Authors: We apologize for the insufficient detail in the reporting of parameters. In the revised manuscript we will explicitly list the filling factors (e.g., ν = 1/3, 1/4, and additional densities examined), the corresponding interaction strengths (V/t ratios), and the error bars obtained from finite-size extrapolations of Tm. We will also state clearly for each density whether the double-gate screened Coulomb potential or the nearest-neighbor interaction was employed, enabling an unambiguous evaluation of the robustness of the reported shifts. revision: yes
Circularity Check
No significant circularity; Lanczos numerics and perturbation theory are independent calculations.
full rationale
The paper's central results derive from direct finite-temperature Lanczos diagonalization on the extended Hubbard model (with screened or nearest-neighbor interactions) at multiple fillings, which are compared to classical estimates and experiment.

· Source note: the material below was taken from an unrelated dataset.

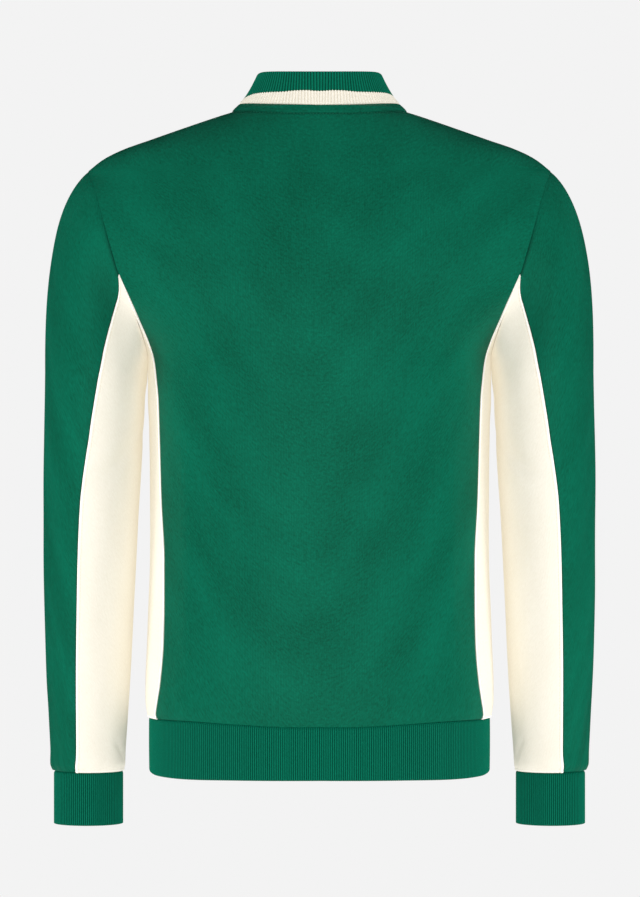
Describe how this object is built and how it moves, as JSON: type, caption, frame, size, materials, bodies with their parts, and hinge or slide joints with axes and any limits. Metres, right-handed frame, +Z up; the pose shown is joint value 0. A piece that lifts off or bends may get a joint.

A separate finite-temperature perturbation theory (kinetic term treated perturbatively around a classical Wigner crystal background) is introduced only afterward to supply qualitative intuition for why Tm can increase. Neither step reduces to the other by construction, no parameters are fitted to data and then relabeled as predictions, and no self-citations or imported uniqueness theorems appear as load-bearing elements. The model-to-experiment comparison is external validation rather than an internal fit, leaving the derivation chain self-contained.
Axiom & Free-Parameter Ledger
axioms (1)
- domain assumption The extended Hubbard model on the triangular lattice with double-gate screened potential or nearest neighbor interactions describes the generalized Wigner crystals in WS2/WSe2 moiré systems.